A couple of months ago, one of our neighbors gifted me a 3D printer, and since then I’ve been immersed in a world of possibilities that feels, in many ways, like a return to the prop maker I was in my twenties. I’ve printed a handful of objects, but the fact that it requires its own skillset means that I’ve also jumped back into 3D modeling, which is something I stepped away from about 20 years ago when I went freelance full-time. Two decades away means that there’s some rust to shake off, but those skills are starting to come back. In some ways, it feels like the technology has finally caught up to things I was imagining back then but had no way to realize — I’m just continuing a sentence I started 30-something years ago. Aside from the illustration homework that my therapist gave me, I’ve started drawing objects and scenes that I’d like to build. What’s really exciting is that I’m able to use the decades of experience and creative practice that I’ve accumulated to bring a unique aesthetic sensibility to the objects I design and print.

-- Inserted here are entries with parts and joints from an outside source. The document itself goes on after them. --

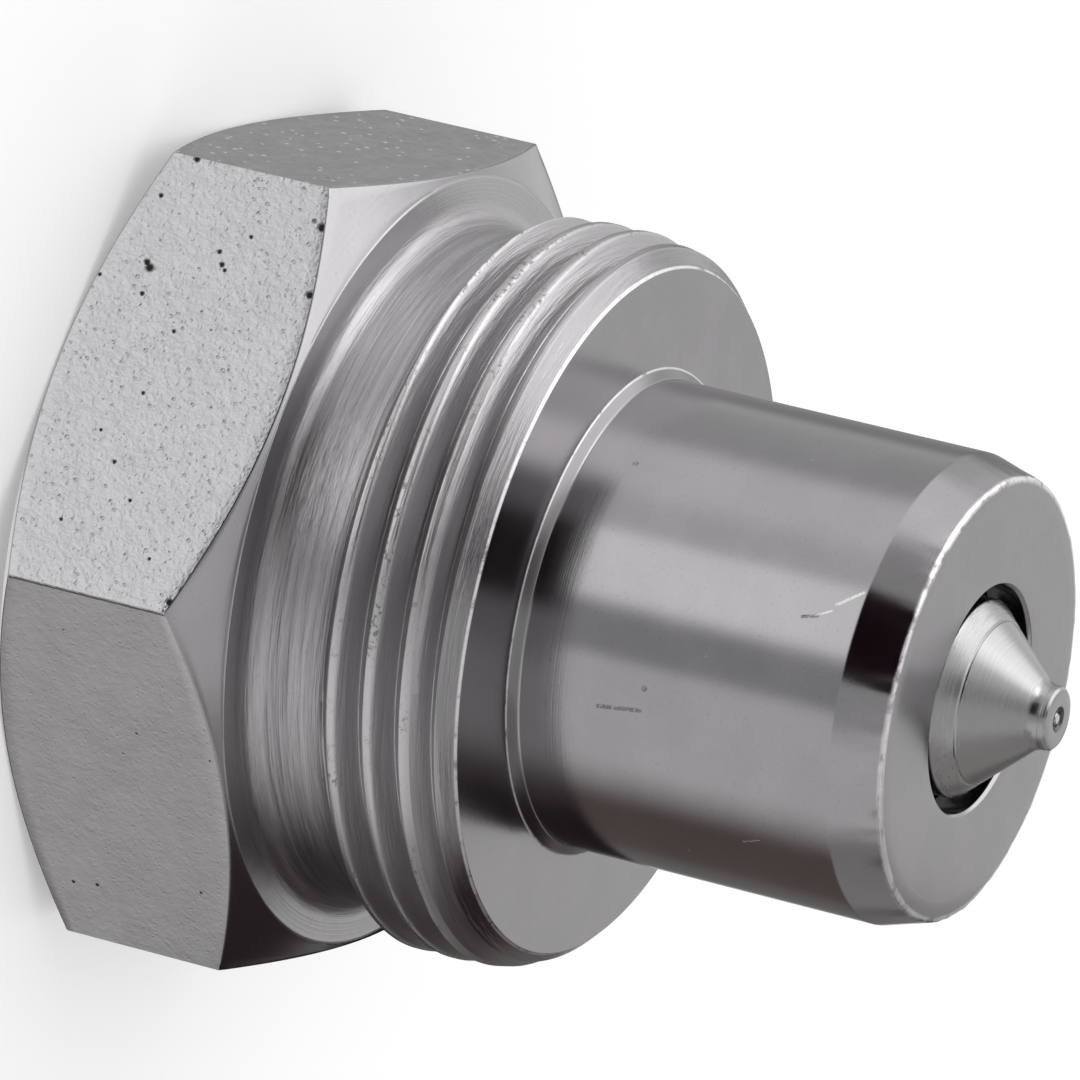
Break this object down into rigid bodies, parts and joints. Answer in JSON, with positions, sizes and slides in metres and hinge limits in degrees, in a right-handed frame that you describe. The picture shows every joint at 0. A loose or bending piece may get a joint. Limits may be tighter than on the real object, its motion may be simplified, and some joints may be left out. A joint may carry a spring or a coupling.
{
  "type": "hydraulic quick coupler",
  "caption": "Male half of a screw-to-connect hydraulic coupler: hexagon, coarse outer thread, plain nose and a spring-loaded poppet valve, with a rear pipe port.",
  "frame": {"origin": "centre of the hexagon's rear face, on the axis", "axes": "+Z along the axis from the rear port to the nose, +X through a corner of the hexagon"},
  "size_m": [0.0366, 0.0318, 0.0384],
  "materials": {
    "plated_steel": "neutral grey plating, satin on the turned faces and pitted on the hexagon's flats",
    "bright_steel": "fine turned steel",
    "nitrile": "smooth black rubber",
    "ptfe": "off-white plastic",
    "spring_wire": "drawn spring wire",
    "dark_steel": "phosphated spring steel"
  },
  "bodies": {
    "root": {"body": "plated_steel", "valve_guide": "bright_steel", "retaining_ring": "dark_steel", "return_spring": "spring_wire"},
    "poppet": {"poppet": "bright_steel", "poppet_seal": "nitrile", "seal_backup_ring": "ptfe"}
  },
  "joints": [
    {"name": "poppet_slide", "type": "slide", "parent": "root", "child": "poppet", "axis": [0, 0, -1], "range_m": [0, 0.0032], "stiffness_N_per_m": 3000, "springref_m": -0.003, "deforming": ["return_spring"]}
  ]
}
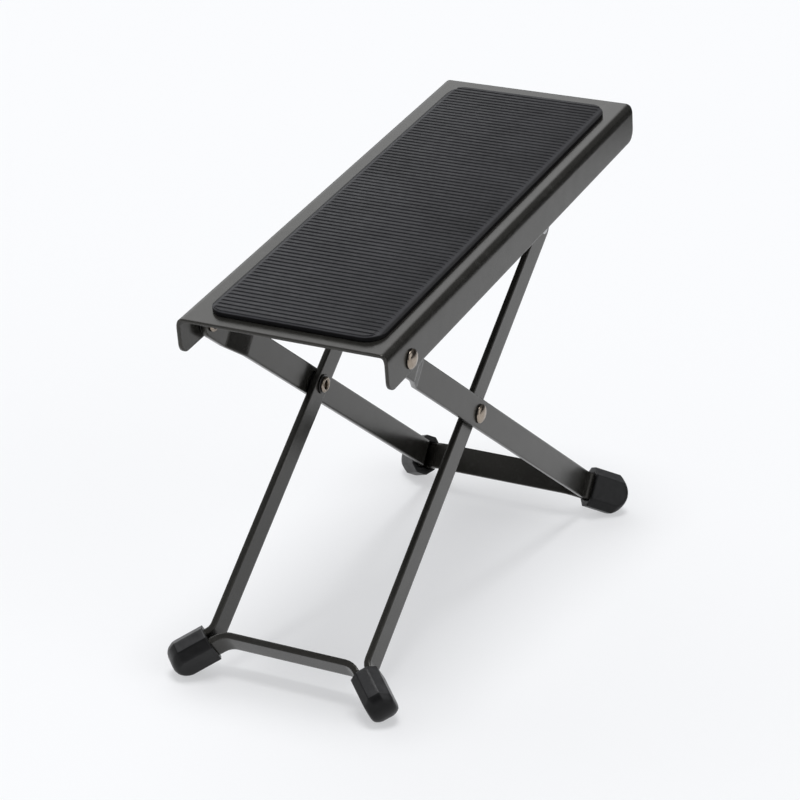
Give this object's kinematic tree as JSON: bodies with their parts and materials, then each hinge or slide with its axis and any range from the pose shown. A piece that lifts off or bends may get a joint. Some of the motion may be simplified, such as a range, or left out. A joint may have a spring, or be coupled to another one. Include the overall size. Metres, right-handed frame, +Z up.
{
  "type": "guitar footrest",
  "caption": "Folding guitar footrest: black steel footplate with a ribbed rubber mat on crossed flat-bar legs with rubber feet.",
  "frame": {"origin": "on the floor, at the bottom centre of the object's bounding box", "axes": "+Z up, +Y from the low end of the footplate to its high end, +X to the right when looking along +Y"},
  "size_m": [0.125, 0.2776, 0.206],
  "materials": {
    "black_paint": "satin powder coat",
    "mat_rubber": "ribbed, satin",
    "cap_rubber": "satin",
    "nickel_steel": "polished nickel",
    "zinc_steel": "zinc plated",
    "black_steel": "black oxide",
    "nylon": "matte"
  },
  "bodies": {
    "rear_leg": {"rear_leg_frame": "black_paint", "rear_foot_cap_left": "cap_rubber", "rear_foot_cap_right": "cap_rubber", "scissor_rivet_left": "nickel_steel", "scissor_rivet_right": "nickel_steel", "scissor_spacer_left": "nylon", "scissor_spacer_right": "nylon", "scissor_washer_left": "black_steel", "scissor_washer_right": "black_steel"},
    "front_leg": {"front_leg_frame": "black_paint", "cross_rod": "zinc_steel", "front_foot_cap_left": "cap_rubber", "front_foot_cap_right": "cap_rubber"},
    "plate": {"top_plate": "black_paint", "rubber_mat": "mat_rubber", "rack_left": "black_paint", "rack_right": "black_paint", "plate_rivet_left": "nickel_steel", "plate_rivet_right": "nickel_steel", "plate_washer_left": "nylon", "plate_washer_right": "nylon"}
  },
  "joints": [
    {"name": "scissor", "type": "hinge", "parent": "rear_leg", "child": "front_leg", "pos_m": [0, -0.01952, 0.101], "axis": [1, 0, 0], "range_deg": [-74, 0]},
    {"name": "plate_fold", "type": "hinge", "parent": "rear_leg", "child": "plate", "pos_m": [0, -0.10389, 0.15832], "axis": [1, 0, 0], "range_deg": [-40.4, 0]}
  ],
  "couplings": [
    {"joint": "plate_fold", "follows": "scissor", "ratio": 0.54459}
  ]
}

I think taking a break from painting feels like the right move at the right time, especially with these other skills and explorations surfacing the way they are. I may come back to it eventually, or painting may simply become one of the tools I bring to the 3D work — applied to robots, dioramas, or imaginary scenes that wouldn’t exist without everything I’ve learned along the way. Either way, nothing is lost. It’s all just waiting for the right season.